Venue: Room 109, Chen Kou Bun Building, The Chinese University of Hong Kong

Speaker: Prof. Soo Ryon Yoon (Assistant Professor, Department of Cultural Studies, Lingnan University)

Moderator: Dr. Wong Yuk Ying Sonia (Lecturer, Gender Studies Programme, The Chinese University of Hong Kong)


Abstract:

My presentation considers South Korean media and visual artist siren eun young jung (she writes her professional name in all lower cases) and her work Yeoseong Gukgeuk Project (2008- ), a series of archival research-based installations and performances about all-women musical theatre in the 1950s’ Korea. To recognize queer politics as well as performative nature of the all-women musical theatre tradition, jung uses the concept of “anomaly,” a variation of refusal, as an important set of strategies to intervene in a number of areas. I categorize her acts of intervention into three themes or moments of her research and artistic practices: queering of the archive and theatre history; tampering with conventional curatorial practices in gallery and theater; and rendering of the question of gender identity and same-sex desire performative itself. Closely reading her installation and performance works, I discuss how siren eun young jung’s pieces critique the normative narratives about the nationalized and heteronormative theatre history of South Korea.
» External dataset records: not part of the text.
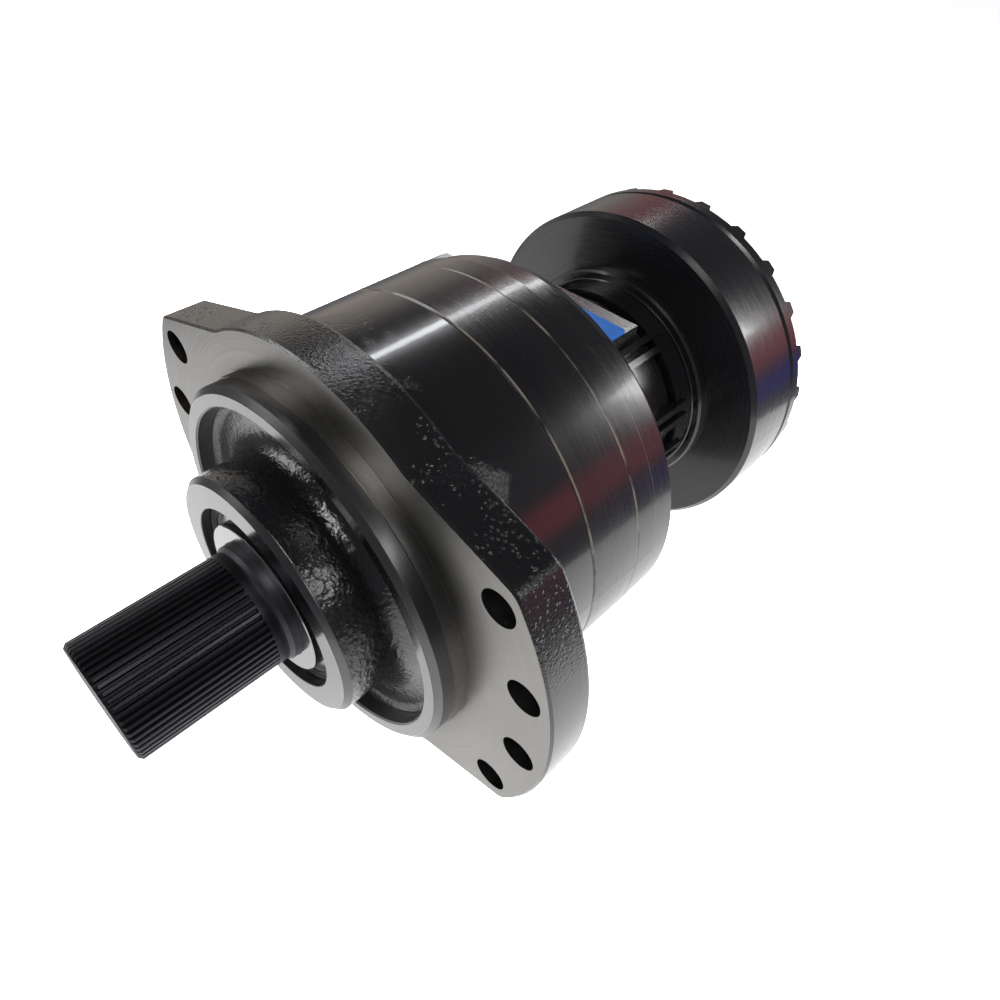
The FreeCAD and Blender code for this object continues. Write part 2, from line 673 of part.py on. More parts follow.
# feed hole behind each cylinder, and the spline of the hub
v0 = b.Tip.Shape.Volume
sk, pk = along_y(b, "Feed", D("piston_mid"), D("block_back") + 1, cut=True)
ring(sk, D("piston_foot") + 2.5, 0, 3.2)
b.Tip = pk
doc.recompute()
polar(b, pk, D("pistons"), "Feeds")
doc.recompute()
print("feeds", v0 - b.Tip.Shape.Volume)
v0 = b.Tip.Shape.Volume
sk, pad = along_y(b, "Tooth", D("block_front"), D("block_back"))
loop(sk, [(D("coup_rad") + 0.4, -2.15), (D("coup_rad") + 0.4, 2.15), (D("coup_root") + 0.25, 1.12), (D("coup_root") + 0.25, -1.12)])
b.Tip = pad
doc.recompute()
polar(b, pad, D("coup_teeth"), "Teeth")
doc.recompute()
print("hub teeth", b.Tip.Shape.Volume - v0)

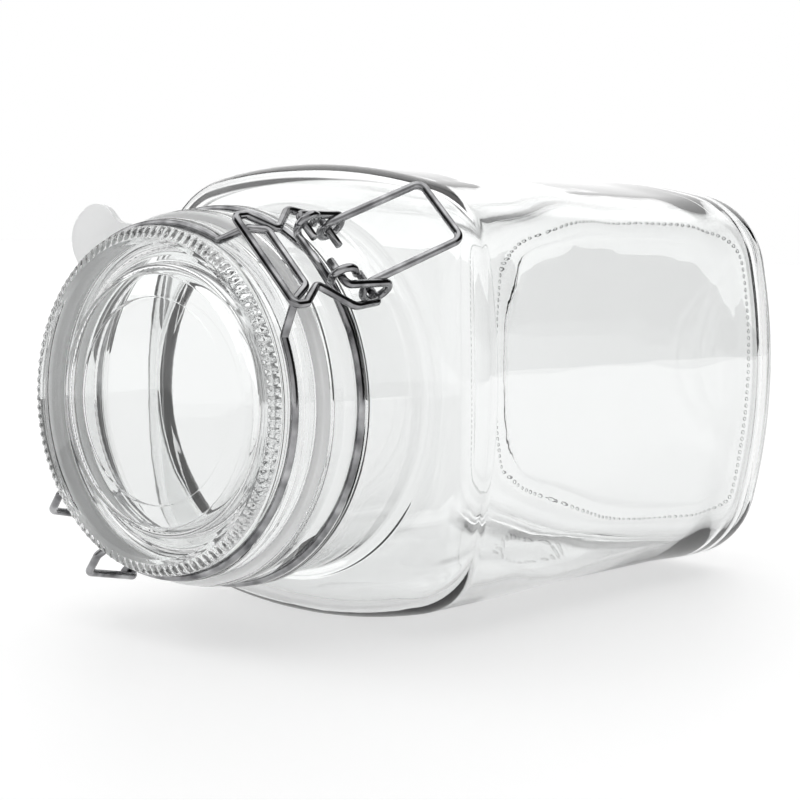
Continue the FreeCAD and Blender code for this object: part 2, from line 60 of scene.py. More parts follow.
# neck and finish
FINISH_RADIUS = 51.0         # outside of the ring under the seal
LIP_WIDTH = 7.0
LIP_ROUND = 0.9
MOUTH_DEPTH = 11.0           # height of the narrow mouth
MOUTH_SLOPE = 2.6            # half the height of the slope from the mouth to the bore
MOUTH_ROUND = 2.5
NECK_IN = 0.2                # the neck is this much slimmer than the finish
NECK_WALL = 4.2
NECK_BLEND = 2.6
NECK_HEIGHT = 22.65          # shoulder to the transfer bead
BEAD_PROUD = 1.4             # transfer bead under the neck wire
BEAD_SLOPE = 1.0             # height of the slope under it
BEAD_HEIGHT = 3.2
BEAD_ROUND = 0.8
WIRE_RADIUS = 0.95
SEAT_GAP = 0.15              # wire to the glass it lies against
SEAT_RISE = 5.0              # start of the bead to the neck wire
SEAT_DEPTH = 0.9             # groove for the neck wire
SEAT_SLOPE = 0.4
SEAT_ROUND = 0.3
FINISH_HEIGHT = 10.5         # neck wire to the top of the mouth

# lid
SEAL_THICK = 3.0
SEAL_GAP = 0.03              # keeps the lid's skin clear of the seal
PLUG_PLAY = 1.0              # plug to the mouth
PLUG_TAPER = 1.3
PLUG_DEPTH = 5.5
PLUG_WALL = 5.5
SKIRT_INSET = 2.5            # the skirt is this much smaller than the finish
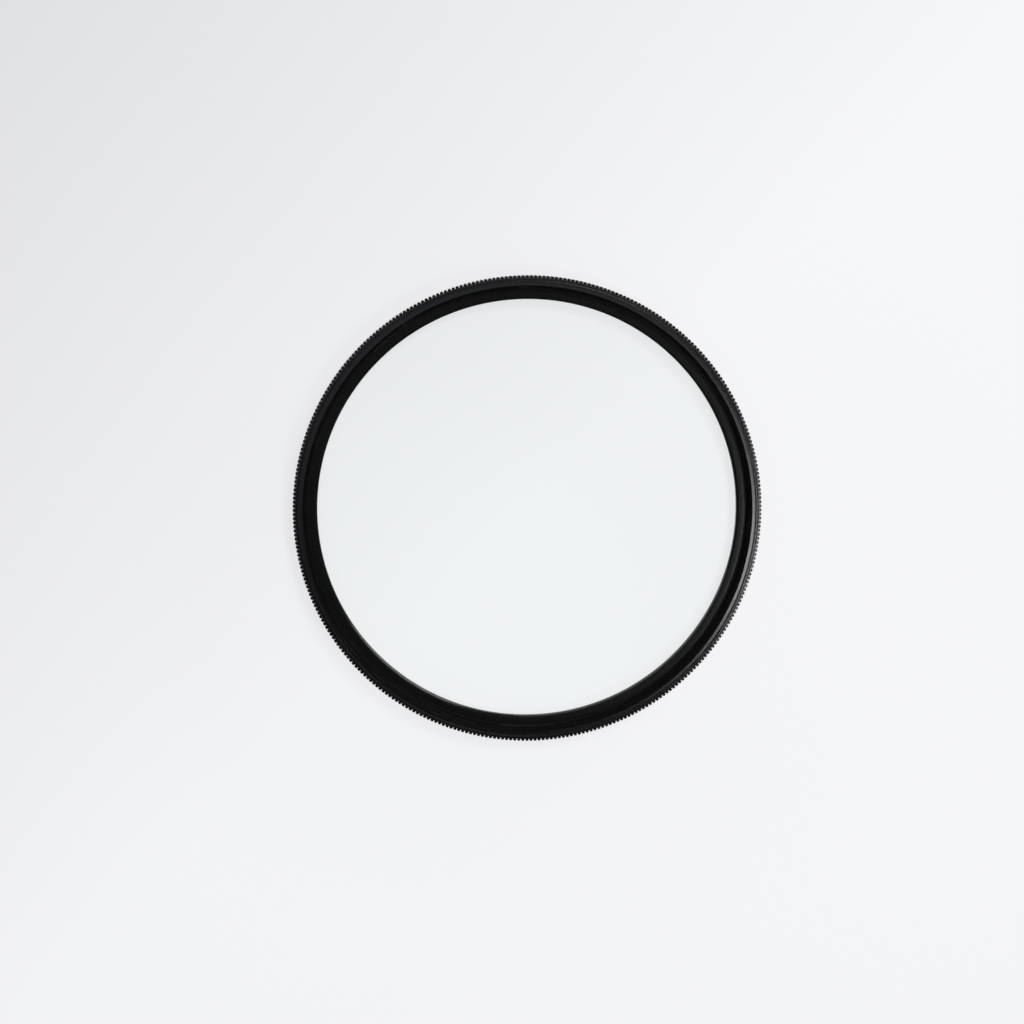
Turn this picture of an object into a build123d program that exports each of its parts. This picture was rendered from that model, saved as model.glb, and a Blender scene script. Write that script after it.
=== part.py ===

I also explore how jung’s methodology further interrogates the ways in which scholars and institutions conceptualize the archive as stable and enduring.  Materials presented at the internal seminar are published in the Venice Biennale catalogue of eun young jung’s work.

Speaker’s Biography:

Soo Ryon Yoon is an assistant professor in the Department of Cultural Studies, Lingnan University. Her research and teaching explore contemporary performance, racial politics, and sexuality in South Korea, particularly through the instances of choreography of raced bodies. She is completing her monograph titled,Choreographing Affinities: Blackness, Koreanness, and Performing Race in Korea on transnational circulation of African diasporic dances in the South Korean context. She is also working on her second project on dance spaces and censorship on sex and sexual cultures in South Korea. She has written for Inter-Asia Cultural Studies, ASAP/J, Global Performance Studies (GPS),positions: asia critique (in press), and the Korean Pavilion catalogue for the 2019 Venice Biennale among others.